* [Instruction]: Quote exactly and only this range of lines in the data below: the line that holds "Write part 3" to the line that holds "on the cloth.", both included.

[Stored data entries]
------------------------------------------------------------------------

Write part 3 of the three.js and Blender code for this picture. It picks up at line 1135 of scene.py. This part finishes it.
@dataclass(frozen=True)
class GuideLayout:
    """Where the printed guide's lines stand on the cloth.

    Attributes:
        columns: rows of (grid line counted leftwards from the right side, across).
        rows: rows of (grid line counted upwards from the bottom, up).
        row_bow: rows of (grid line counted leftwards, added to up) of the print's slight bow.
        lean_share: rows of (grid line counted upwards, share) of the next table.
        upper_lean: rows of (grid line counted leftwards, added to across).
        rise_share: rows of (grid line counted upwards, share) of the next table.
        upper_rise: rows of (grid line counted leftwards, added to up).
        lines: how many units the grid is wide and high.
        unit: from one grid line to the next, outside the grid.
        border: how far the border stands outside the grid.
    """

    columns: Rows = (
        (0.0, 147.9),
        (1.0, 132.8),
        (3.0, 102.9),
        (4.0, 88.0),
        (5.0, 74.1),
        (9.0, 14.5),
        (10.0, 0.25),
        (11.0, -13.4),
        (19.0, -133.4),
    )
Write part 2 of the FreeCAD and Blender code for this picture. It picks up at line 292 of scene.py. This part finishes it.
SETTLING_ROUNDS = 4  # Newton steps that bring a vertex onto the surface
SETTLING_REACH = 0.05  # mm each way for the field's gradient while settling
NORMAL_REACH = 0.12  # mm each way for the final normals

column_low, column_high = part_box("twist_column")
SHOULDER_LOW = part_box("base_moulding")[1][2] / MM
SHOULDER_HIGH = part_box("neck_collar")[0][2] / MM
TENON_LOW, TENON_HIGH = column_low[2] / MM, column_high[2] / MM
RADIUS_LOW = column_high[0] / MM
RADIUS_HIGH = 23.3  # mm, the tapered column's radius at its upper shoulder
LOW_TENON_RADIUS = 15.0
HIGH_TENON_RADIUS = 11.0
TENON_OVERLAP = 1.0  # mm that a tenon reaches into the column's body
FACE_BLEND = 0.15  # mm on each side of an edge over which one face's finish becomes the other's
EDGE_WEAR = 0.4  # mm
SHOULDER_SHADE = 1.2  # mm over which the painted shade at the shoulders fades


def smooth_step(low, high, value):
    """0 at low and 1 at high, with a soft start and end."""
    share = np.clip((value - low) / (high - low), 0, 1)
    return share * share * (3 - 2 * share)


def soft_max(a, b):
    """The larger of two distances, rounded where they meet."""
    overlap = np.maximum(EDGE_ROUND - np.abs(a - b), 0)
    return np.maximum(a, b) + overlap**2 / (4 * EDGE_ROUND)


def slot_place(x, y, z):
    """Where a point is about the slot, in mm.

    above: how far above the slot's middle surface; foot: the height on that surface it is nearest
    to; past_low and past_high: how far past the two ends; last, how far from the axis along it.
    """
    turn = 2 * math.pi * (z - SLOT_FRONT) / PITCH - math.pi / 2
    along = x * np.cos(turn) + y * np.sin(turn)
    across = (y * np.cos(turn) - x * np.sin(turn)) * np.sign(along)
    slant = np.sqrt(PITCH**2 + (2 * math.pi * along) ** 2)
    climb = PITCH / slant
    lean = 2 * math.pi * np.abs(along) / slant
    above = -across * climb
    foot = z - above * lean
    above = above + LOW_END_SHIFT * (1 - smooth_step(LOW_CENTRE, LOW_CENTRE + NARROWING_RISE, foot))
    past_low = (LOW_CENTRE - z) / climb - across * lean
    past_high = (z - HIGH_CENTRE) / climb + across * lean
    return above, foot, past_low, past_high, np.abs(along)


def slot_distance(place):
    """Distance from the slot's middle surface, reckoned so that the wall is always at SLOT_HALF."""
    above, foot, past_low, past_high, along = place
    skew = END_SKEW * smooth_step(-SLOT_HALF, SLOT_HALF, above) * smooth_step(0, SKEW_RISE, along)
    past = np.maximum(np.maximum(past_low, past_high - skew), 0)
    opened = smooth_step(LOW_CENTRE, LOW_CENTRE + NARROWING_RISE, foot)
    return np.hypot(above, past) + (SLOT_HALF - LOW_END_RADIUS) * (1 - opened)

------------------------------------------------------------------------

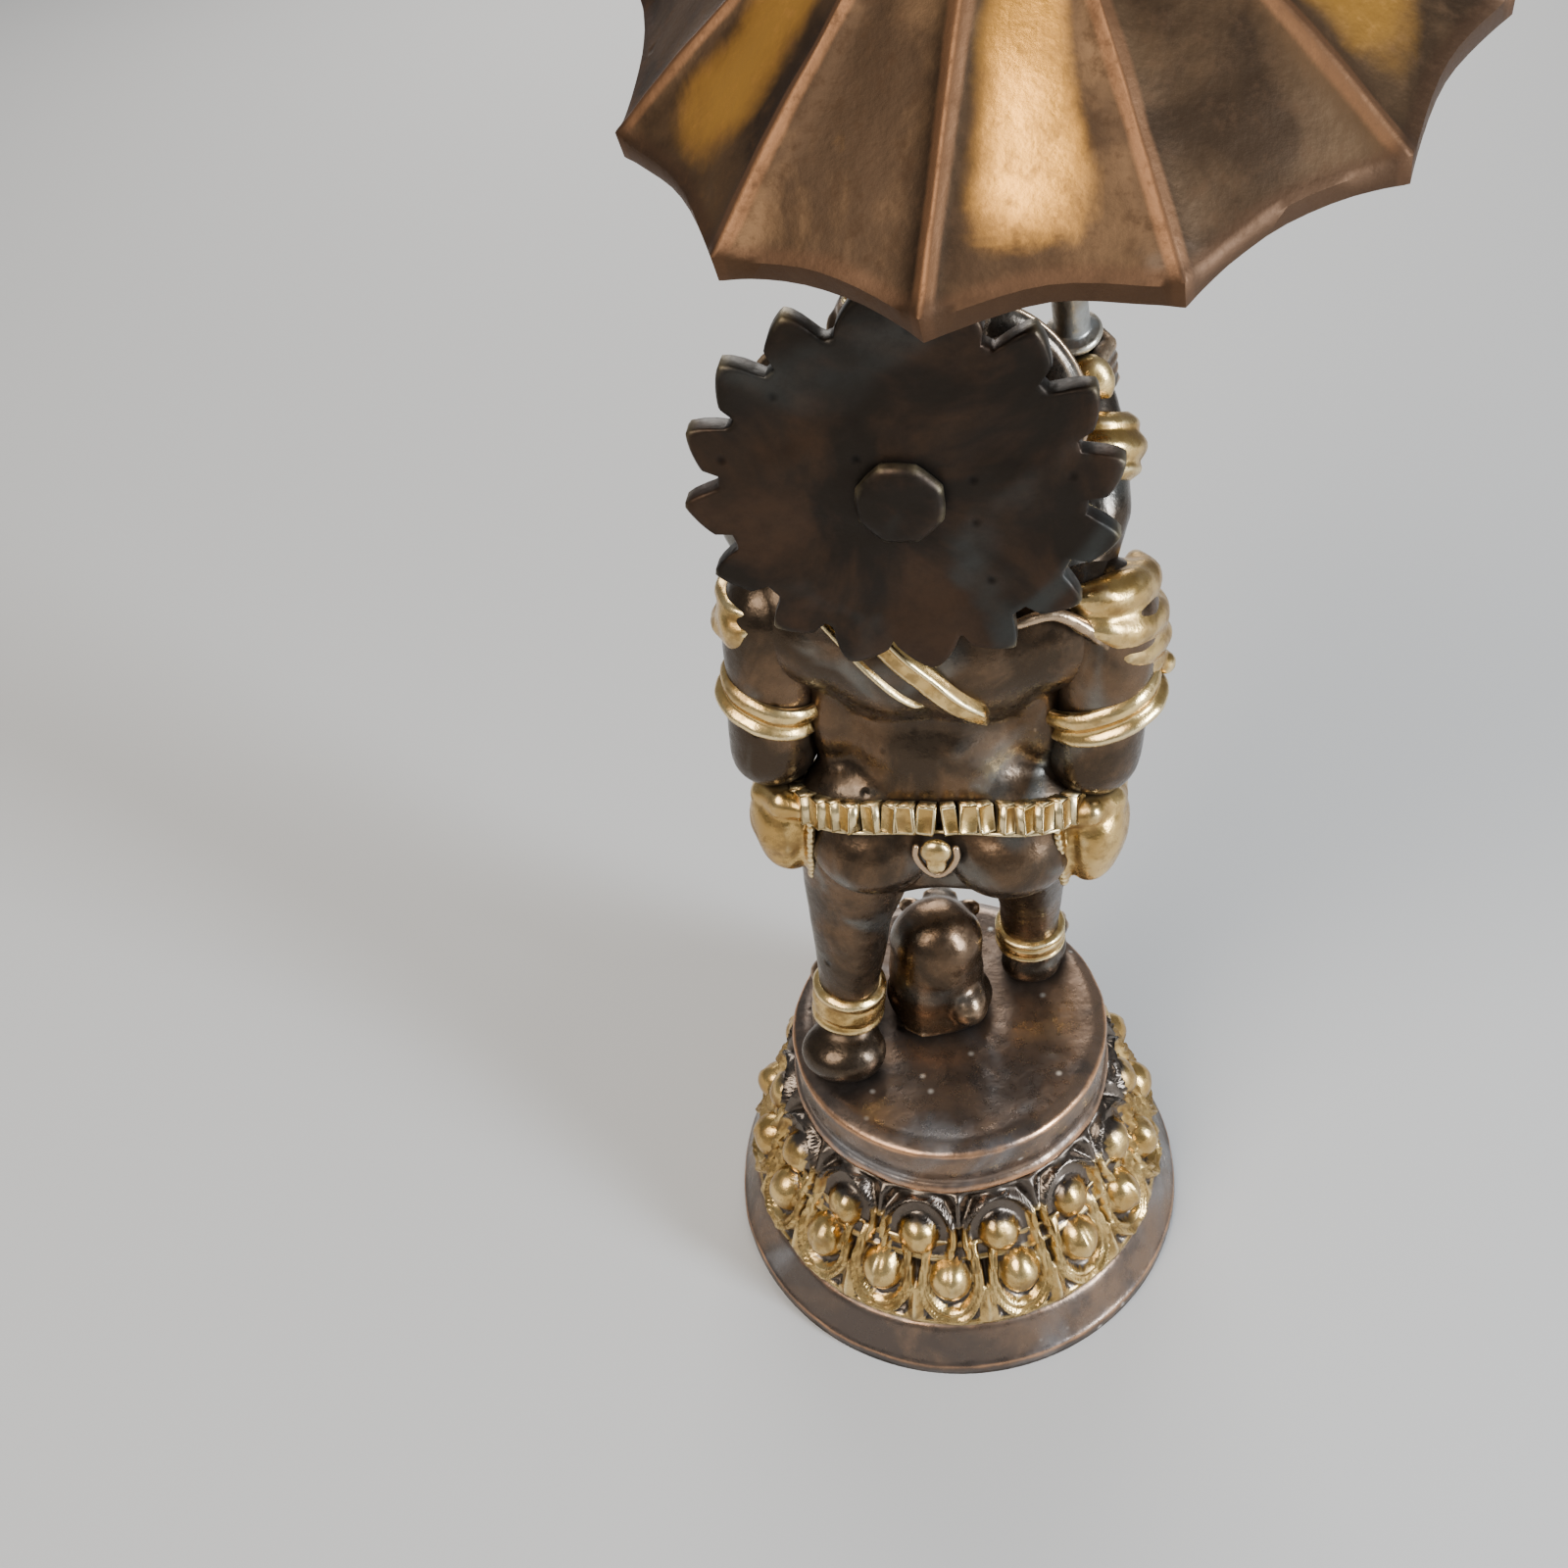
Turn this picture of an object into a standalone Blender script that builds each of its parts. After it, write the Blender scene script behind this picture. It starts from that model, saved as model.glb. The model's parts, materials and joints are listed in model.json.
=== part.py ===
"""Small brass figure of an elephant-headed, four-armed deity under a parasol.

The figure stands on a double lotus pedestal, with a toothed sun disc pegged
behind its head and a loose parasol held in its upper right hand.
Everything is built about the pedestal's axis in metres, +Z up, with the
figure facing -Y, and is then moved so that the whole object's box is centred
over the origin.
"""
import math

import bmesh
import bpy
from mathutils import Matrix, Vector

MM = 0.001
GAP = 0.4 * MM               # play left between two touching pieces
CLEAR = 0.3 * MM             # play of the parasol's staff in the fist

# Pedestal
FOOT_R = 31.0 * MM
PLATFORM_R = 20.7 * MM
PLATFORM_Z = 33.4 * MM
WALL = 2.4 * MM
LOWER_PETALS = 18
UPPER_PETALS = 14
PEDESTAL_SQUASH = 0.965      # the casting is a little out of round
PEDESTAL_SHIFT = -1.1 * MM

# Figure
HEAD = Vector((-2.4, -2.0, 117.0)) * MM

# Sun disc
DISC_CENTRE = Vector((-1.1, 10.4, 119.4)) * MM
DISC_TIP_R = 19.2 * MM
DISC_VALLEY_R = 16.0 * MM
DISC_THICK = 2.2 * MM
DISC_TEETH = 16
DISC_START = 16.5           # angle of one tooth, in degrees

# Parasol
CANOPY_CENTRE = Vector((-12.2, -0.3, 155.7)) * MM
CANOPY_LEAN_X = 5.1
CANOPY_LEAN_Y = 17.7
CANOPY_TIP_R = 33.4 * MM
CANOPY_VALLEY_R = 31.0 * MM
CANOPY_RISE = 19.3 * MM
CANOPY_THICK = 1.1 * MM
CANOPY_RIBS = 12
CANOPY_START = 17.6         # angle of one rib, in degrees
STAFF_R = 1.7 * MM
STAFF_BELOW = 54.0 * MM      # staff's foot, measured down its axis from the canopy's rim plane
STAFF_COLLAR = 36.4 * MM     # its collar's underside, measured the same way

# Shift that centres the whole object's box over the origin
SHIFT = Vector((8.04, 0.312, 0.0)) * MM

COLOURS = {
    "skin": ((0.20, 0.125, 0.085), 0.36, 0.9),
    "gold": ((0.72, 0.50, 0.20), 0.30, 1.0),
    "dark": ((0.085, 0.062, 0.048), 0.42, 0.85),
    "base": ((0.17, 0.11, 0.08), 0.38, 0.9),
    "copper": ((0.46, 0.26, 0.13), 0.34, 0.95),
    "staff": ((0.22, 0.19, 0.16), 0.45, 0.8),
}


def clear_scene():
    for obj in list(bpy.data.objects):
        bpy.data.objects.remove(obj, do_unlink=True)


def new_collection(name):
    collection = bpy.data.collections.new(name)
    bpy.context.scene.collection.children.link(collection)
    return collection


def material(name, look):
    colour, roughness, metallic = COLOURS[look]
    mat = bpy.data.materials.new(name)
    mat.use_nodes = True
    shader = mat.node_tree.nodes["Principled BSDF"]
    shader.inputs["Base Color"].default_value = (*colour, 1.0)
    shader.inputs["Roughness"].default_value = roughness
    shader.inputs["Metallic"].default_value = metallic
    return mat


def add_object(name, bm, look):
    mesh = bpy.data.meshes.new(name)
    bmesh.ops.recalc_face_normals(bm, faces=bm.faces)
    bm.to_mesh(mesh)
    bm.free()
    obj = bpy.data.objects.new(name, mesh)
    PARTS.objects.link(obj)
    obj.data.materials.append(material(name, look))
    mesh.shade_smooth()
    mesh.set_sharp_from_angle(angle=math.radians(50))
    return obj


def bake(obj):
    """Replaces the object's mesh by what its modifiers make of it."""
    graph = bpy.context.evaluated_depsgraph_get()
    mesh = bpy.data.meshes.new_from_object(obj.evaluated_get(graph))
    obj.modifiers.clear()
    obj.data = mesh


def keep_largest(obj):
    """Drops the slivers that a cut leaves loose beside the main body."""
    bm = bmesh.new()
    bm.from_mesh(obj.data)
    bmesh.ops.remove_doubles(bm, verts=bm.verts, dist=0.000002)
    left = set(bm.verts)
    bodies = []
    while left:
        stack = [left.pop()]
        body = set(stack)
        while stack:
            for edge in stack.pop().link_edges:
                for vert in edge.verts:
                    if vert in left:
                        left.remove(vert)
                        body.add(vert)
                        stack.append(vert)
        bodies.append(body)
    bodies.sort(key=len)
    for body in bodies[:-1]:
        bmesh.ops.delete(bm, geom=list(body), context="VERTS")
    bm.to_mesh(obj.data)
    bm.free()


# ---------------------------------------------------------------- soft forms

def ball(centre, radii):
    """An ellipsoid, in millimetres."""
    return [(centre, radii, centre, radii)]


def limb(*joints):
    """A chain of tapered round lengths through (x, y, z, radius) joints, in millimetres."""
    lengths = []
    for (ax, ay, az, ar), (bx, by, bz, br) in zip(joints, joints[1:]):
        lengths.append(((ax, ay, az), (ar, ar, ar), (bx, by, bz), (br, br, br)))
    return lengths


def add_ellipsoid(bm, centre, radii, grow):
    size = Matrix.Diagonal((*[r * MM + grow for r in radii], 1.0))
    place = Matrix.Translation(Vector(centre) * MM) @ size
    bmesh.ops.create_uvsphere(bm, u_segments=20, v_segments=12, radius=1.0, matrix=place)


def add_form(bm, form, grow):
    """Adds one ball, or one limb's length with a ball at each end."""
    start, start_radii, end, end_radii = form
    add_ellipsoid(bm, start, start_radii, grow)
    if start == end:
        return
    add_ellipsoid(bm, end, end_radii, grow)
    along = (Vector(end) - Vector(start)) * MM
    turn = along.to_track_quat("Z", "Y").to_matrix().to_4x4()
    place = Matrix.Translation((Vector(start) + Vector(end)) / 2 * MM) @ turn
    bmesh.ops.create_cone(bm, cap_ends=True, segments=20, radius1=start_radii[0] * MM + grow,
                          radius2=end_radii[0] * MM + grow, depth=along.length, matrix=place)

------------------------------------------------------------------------

* [Task answer]:
Write part 3 of the three.js and Blender code for this picture. It picks up at line 1135 of scene.py. This part finishes it.
@dataclass(frozen=True)
class GuideLayout:
    """Where the printed guide's lines stand on the cloth.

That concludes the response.